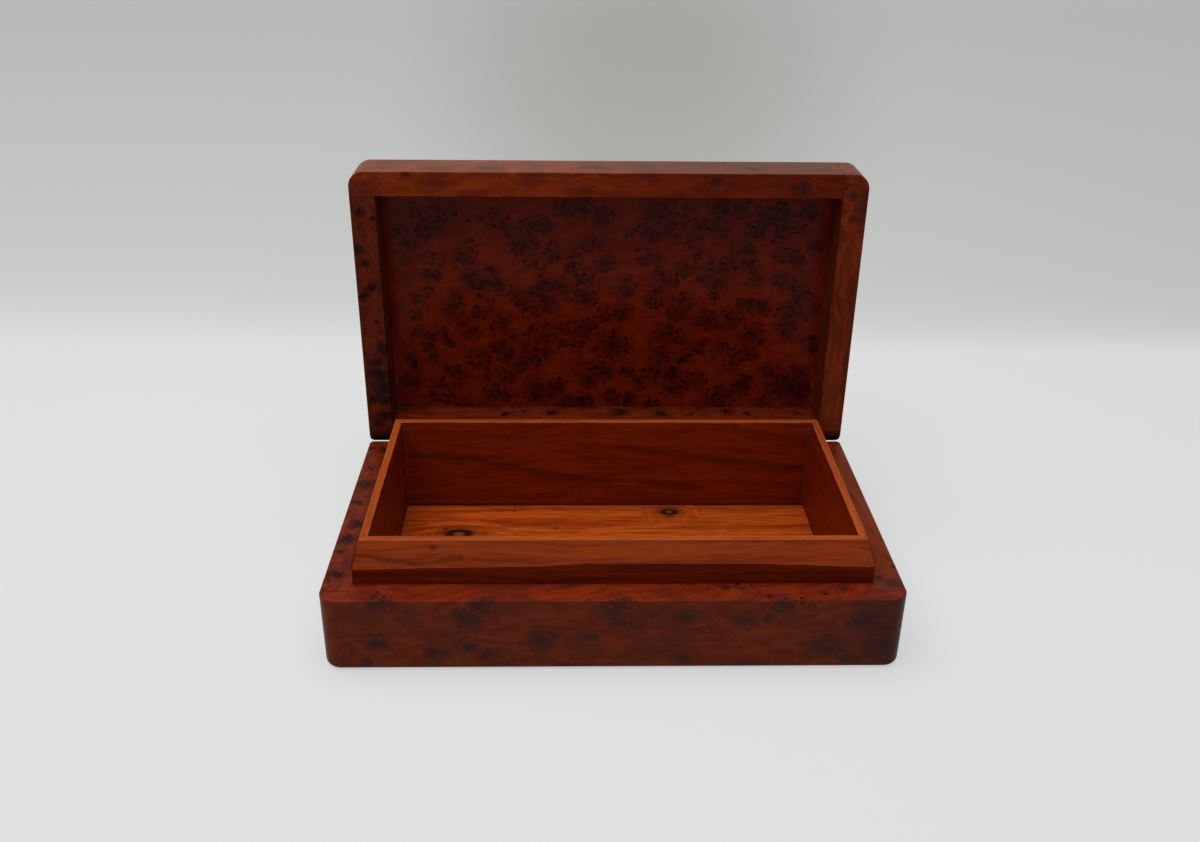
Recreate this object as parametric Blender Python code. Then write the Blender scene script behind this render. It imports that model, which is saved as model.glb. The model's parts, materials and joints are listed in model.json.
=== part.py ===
"""A hinged keepsake box of burl wood, standing with its lid open.

The origin lies under the middle of the whole object, on the surface that it stands on.
X runs along the front, Y from the front to the back, and Z upwards. Lengths are in metres.

The base is a frame of four walls round a bottom board, with a thin tray glued inside it that
stands above the rim. The lid is a frame of four rails round a burl panel. It turns on two
brass hinges let into the back edges, and a square heel on each hinge stops it upright.
"""
import math

import bmesh
import bpy
from mathutils import Matrix

# Whole box
WIDTH = 0.250
DEPTH = 0.145
BASE_HEIGHT = 0.036
LID_HEIGHT = 0.0265
OPENING = math.radians(90.0)

# Clearances
GAP = 0.0003
SEAM = 0.0003
OVERRUN = 0.004
WELD = 0.000001

# Outer form
FRONT_CORNER = 0.0075
BACK_CORNER = 0.0022
OUTER_ARRIS = 0.003
RIM_ARRIS = 0.0004
LEAST_RADIUS = 0.0003
CORNER_STEPS = 12
ARRIS_STEPS = 6

# Walls of the base and the bottom board let in under them
FRONT_WALL = 0.0125
SIDE_WALL = 0.0129
BACK_WALL = 0.0105
FRONT_LIP = 0.0070
BACK_LIP = 0.0050
BOTTOM_BOARD = 0.0072
BOARD_REBATE = 0.0050

# Tray inside the base
TRAY_BOARD = 0.0068
TRAY_RISE = 0.0200
TRAY_BREAK = 0.0102
TRAY_PLANED = 0.0035

# Rails of the lid and the panel let in over them
LID_FRONT_RAIL = 0.0120
LID_SIDE_RAIL = 0.0124
LID_BACK_RAIL = 0.0104
LID_PANEL = 0.0055
PANEL_REBATE = 0.0045
CHAMFER_RUN = 0.0045
CHAMFER_RISE = 0.0030

# Hinges
HINGE_INSET = 0.055
PIVOT_INSET = 0.0009
LEAF_LENGTH = 0.030
LEAF_REACH = 0.0080
LEAF_THICKNESS = 0.0010
KNUCKLE_RADIUS = 0.0019
LID_KNUCKLE = 0.0097
PIN_RADIUS = 0.0008
ROUND_STEPS = 24

# Hinge screws
SCREW_LENGTH = 0.0070
SCREW_POINT = 0.0015
SHANK_RADIUS = 0.0008
HEAD_RADIUS = 0.0016
HEAD_DEPTH = 0.0008
SLOT_WIDTH = 0.0005
SLOT_DEPTH = 0.0004
SCREW_SPREAD = 0.019

# Places worked out from the sizes above
HALF_WIDTH = WIDTH / 2
HALF_SEAM = SEAM / 2
TRAY_SIDE = HALF_WIDTH - SIDE_WALL - GAP
TRAY_FRONT = FRONT_WALL + GAP
TRAY_BACK = DEPTH - BACK_WALL - GAP
TRAY_FOOT = BOTTOM_BOARD + GAP
LID_FRONT = PIVOT_INSET - DEPTH
LID_BACK = PIVOT_INSET
LID_RIM = HALF_SEAM
LID_TOP = HALF_SEAM + LID_HEIGHT
LEAF_FACE = HALF_SEAM + LEAF_THICKNESS
SCREW_PLACE = (KNUCKLE_RADIUS + GAP + LEAF_REACH) / 2
HINGE_PLACES = (HINGE_INSET - HALF_WIDTH, HALF_WIDTH - HINGE_INSET)
SCREW_PLACES = [x + side * SCREW_SPREAD / 2 for x in HINGE_PLACES for side in (-1, 1)]

# Colours of the finishes, as linear red, green and blue, then roughness and metallic value
BURL = ((0.230, 0.048, 0.016), 0.38, 0.0)
DARK_BURL = ((0.150, 0.034, 0.013), 0.30, 0.0)
TRAY_WOOD = ((0.300, 0.078, 0.022), 0.45, 0.0)
FLOOR_WOOD = ((0.420, 0.120, 0.030), 0.50, 0.0)
BRASS = ((0.560, 0.370, 0.130), 0.35, 1.0)


def clear_scene():
    """Takes away whatever the scene holds before the box is made."""
    for item in list(bpy.data.objects):
        bpy.data.objects.remove(item, do_unlink=True)


def make_finish(name, look):
    """A plain material for one piece."""
    colour, roughness, metallic = look
    material = bpy.data.materials.new(name + "_finish")
    material.use_nodes = True
    shader = material.node_tree.nodes["Principled BSDF"]
    shader.inputs["Base Color"].default_value = (*colour, 1.0)
    shader.inputs["Roughness"].default_value = roughness
    shader.inputs["Metallic"].default_value = metallic
    return material


def make_object(name, bm):
    """Turns a finished bmesh into an object with its faces pointing out."""
    bmesh.ops.recalc_face_normals(bm, faces=bm.faces)
    mesh = bpy.data.meshes.new(name)
    bm.to_mesh(mesh)
    bm.free()
    item = bpy.data.objects.new(name, mesh)
    bpy.context.scene.collection.objects.link(item)
    return item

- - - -

- [Aim of the exercise]:
Output every line above without altering anything.

- [Worked solution]:
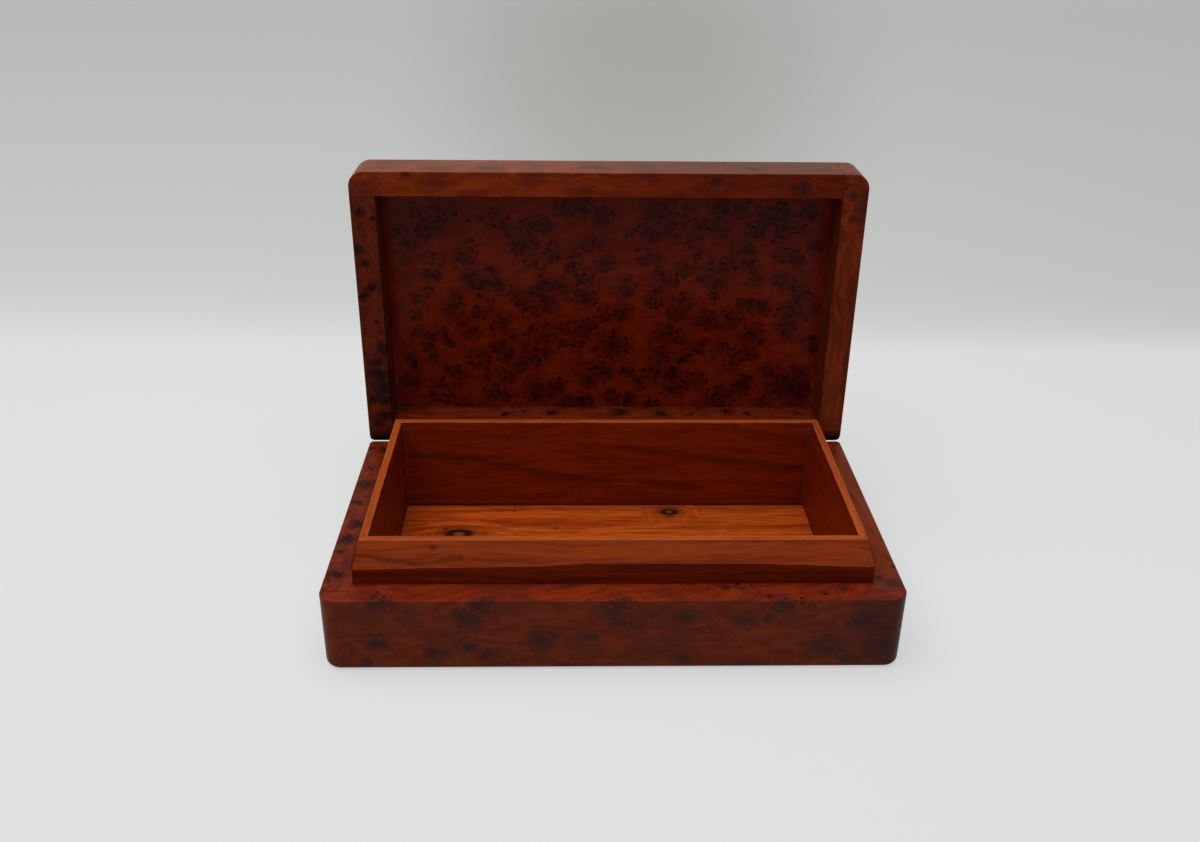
Recreate this object as parametric Blender Python code. Then write the Blender scene script behind this render. It imports that model, which is saved as model.glb. The model's parts, materials and joints are listed in model.json.
=== part.py ===
"""A hinged keepsake box of burl wood, standing with its lid open.

The origin lies under the middle of the whole object, on the surface that it stands on.
X runs along the front, Y from the front to the back, and Z upwards. Lengths are in metres.

The base is a frame of four walls round a bottom board, with a thin tray glued inside it that
stands above the rim. The lid is a frame of four rails round a burl panel. It turns on two
brass hinges let into the back edges, and a square heel on each hinge stops it upright.
"""
import math

import bmesh
import bpy
from mathutils import Matrix

# Whole box
WIDTH = 0.250
DEPTH = 0.145
BASE_HEIGHT = 0.036
LID_HEIGHT = 0.0265
OPENING = math.radians(90.0)

# Clearances
GAP = 0.0003
SEAM = 0.0003
OVERRUN = 0.004
WELD = 0.000001

# Outer form
FRONT_CORNER = 0.0075
BACK_CORNER = 0.0022
OUTER_ARRIS = 0.003
RIM_ARRIS = 0.0004
LEAST_RADIUS = 0.0003
CORNER_STEPS = 12
ARRIS_STEPS = 6

# Walls of the base and the bottom board let in under them
FRONT_WALL = 0.0125
SIDE_WALL = 0.0129
BACK_WALL = 0.0105
FRONT_LIP = 0.0070
BACK_LIP = 0.0050
BOTTOM_BOARD = 0.0072
BOARD_REBATE = 0.0050

# Tray inside the base
TRAY_BOARD = 0.0068
TRAY_RISE = 0.0200
TRAY_BREAK = 0.0102
TRAY_PLANED = 0.0035

# Rails of the lid and the panel let in over them
LID_FRONT_RAIL = 0.0120
LID_SIDE_RAIL = 0.0124
LID_BACK_RAIL = 0.0104
LID_PANEL = 0.0055
PANEL_REBATE = 0.0045
CHAMFER_RUN = 0.0045
CHAMFER_RISE = 0.0030

# Hinges
HINGE_INSET = 0.055
PIVOT_INSET = 0.0009
LEAF_LENGTH = 0.030
LEAF_REACH = 0.0080
LEAF_THICKNESS = 0.0010
KNUCKLE_RADIUS = 0.0019
LID_KNUCKLE = 0.0097
PIN_RADIUS = 0.0008
ROUND_STEPS = 24

# Hinge screws
SCREW_LENGTH = 0.0070
SCREW_POINT = 0.0015
SHANK_RADIUS = 0.0008
HEAD_RADIUS = 0.0016
HEAD_DEPTH = 0.0008
SLOT_WIDTH = 0.0005
SLOT_DEPTH = 0.0004
SCREW_SPREAD = 0.019

# Places worked out from the sizes above
HALF_WIDTH = WIDTH / 2
HALF_SEAM = SEAM / 2
TRAY_SIDE = HALF_WIDTH - SIDE_WALL - GAP
TRAY_FRONT = FRONT_WALL + GAP
TRAY_BACK = DEPTH - BACK_WALL - GAP
TRAY_FOOT = BOTTOM_BOARD + GAP
LID_FRONT = PIVOT_INSET - DEPTH
LID_BACK = PIVOT_INSET
LID_RIM = HALF_SEAM
LID_TOP = HALF_SEAM + LID_HEIGHT
LEAF_FACE = HALF_SEAM + LEAF_THICKNESS
SCREW_PLACE = (KNUCKLE_RADIUS + GAP + LEAF_REACH) / 2
HINGE_PLACES = (HINGE_INSET - HALF_WIDTH, HALF_WIDTH - HINGE_INSET)
SCREW_PLACES = [x + side * SCREW_SPREAD / 2 for x in HINGE_PLACES for side in (-1, 1)]

# Colours of the finishes, as linear red, green and blue, then roughness and metallic value
BURL = ((0.230, 0.048, 0.016), 0.38, 0.0)
DARK_BURL = ((0.150, 0.034, 0.013), 0.30, 0.0)
TRAY_WOOD = ((0.300, 0.078, 0.022), 0.45, 0.0)
FLOOR_WOOD = ((0.420, 0.120, 0.030), 0.50, 0.0)
BRASS = ((0.560, 0.370, 0.130), 0.35, 1.0)


def clear_scene():
    """Takes away whatever the scene holds before the box is made."""
    for item in list(bpy.data.objects):
        bpy.data.objects.remove(item, do_unlink=True)


def make_finish(name, look):
    """A plain material for one piece."""
    colour, roughness, metallic = look
    material = bpy.data.materials.new(name + "_finish")
    material.use_nodes = True
    shader = material.node_tree.nodes["Principled BSDF"]
    shader.inputs["Base Color"].default_value = (*colour, 1.0)
    shader.inputs["Roughness"].default_value = roughness
    shader.inputs["Metallic"].default_value = metallic
    return material


def make_object(name, bm):
    """Turns a finished bmesh into an object with its faces pointing out."""
    bmesh.ops.recalc_face_normals(bm, faces=bm.faces)
    mesh = bpy.data.meshes.new(name)
    bm.to_mesh(mesh)
    bm.free()
    item = bpy.data.objects.new(name, mesh)
    bpy.context.scene.collection.objects.link(item)
    return item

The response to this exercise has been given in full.